Elliott Masie est un éternel optimiste, que ce soit au sujet des pays africains, qui présentent de « merveilleuses opportunités », ou des bienfaits que la technologie peut apporter à l’éducation africaine. Il n’est cependant pas un inconditionnel de la technologie. Il ne défend pas l’idée selon laquelle tout peut être résolu par la technologie, qui serait une sorte de panacée à tous les maux de l’humanité. Les Africains sont souvent réticents à l’idée d’abandonner les méthodes traditionnelles et, en dépit de tout le potentiel des nouvelles technologies, Elliott Masie estime lui aussi qu’il ne faut pas rejeter les méthodes qui ont fait leurs preuves mais les adapter.

« L’apprentissage n’est pas une activité d’édition, mais une activité d’expérience… Je pense que l’apprentissage fait partie de l’expérience humaine et que les gens veulent apprendre à travers l’expérience. »

Il estime ainsi que, quels que soient les nouveaux développements de la technologie, l’enseignant, sous une forme ou une autre, restera irremplaçable.

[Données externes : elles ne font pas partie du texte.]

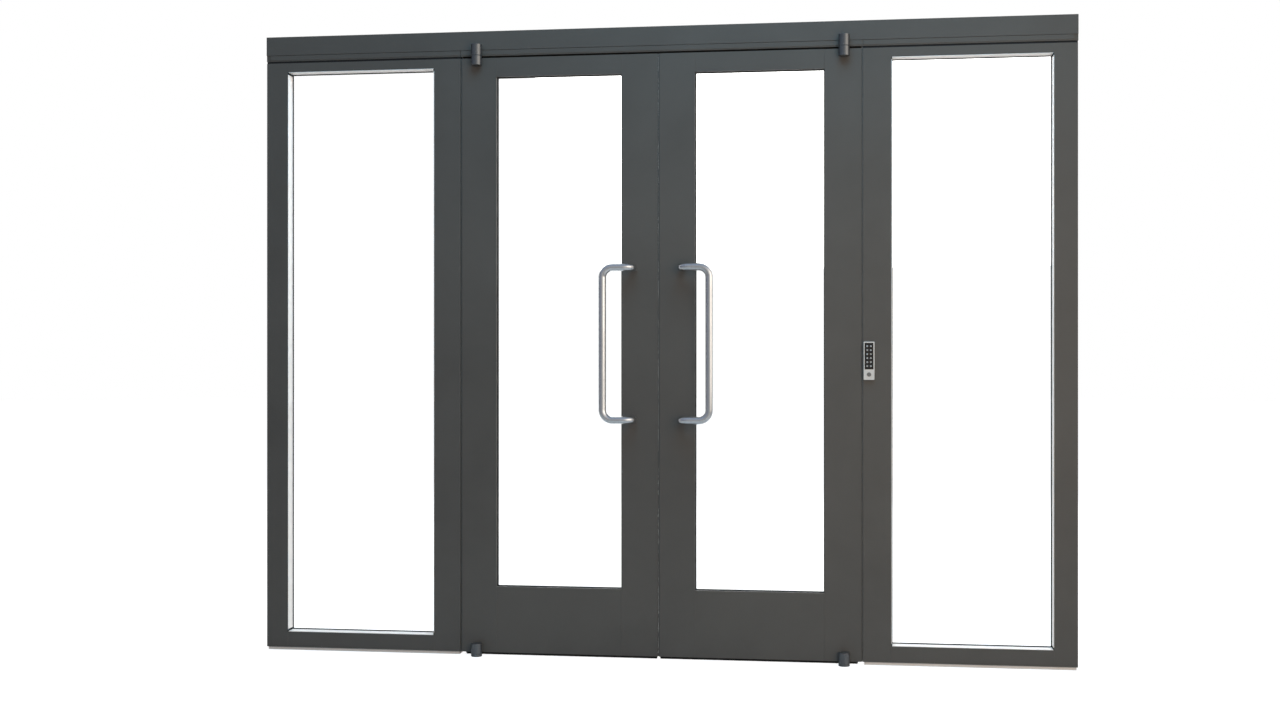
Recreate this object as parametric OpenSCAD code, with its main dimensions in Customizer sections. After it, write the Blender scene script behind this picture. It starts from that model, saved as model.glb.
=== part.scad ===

« Nous n’avons jamais envisager de faire disparaître l’enseignant, explique-t-il. Les enseignants disparaîtront peut-être de la salle de classe, mais il faudra toujours avoir une contribution numérique de ce que l’enseignant fait… Il est crucial de préserver la nature même de l’enseignement. »

Expert de premier plan en théorie et en pratique de l’éducation à une époque de changements technologiques rapides, Elliott Masie est à la fois stimulant, rassurant, déstabilisant et réfléchi.

À la conférence eLearning Africa, le producteur de Broadway sera sur le devant de la scène et probablement même la star de l’événement.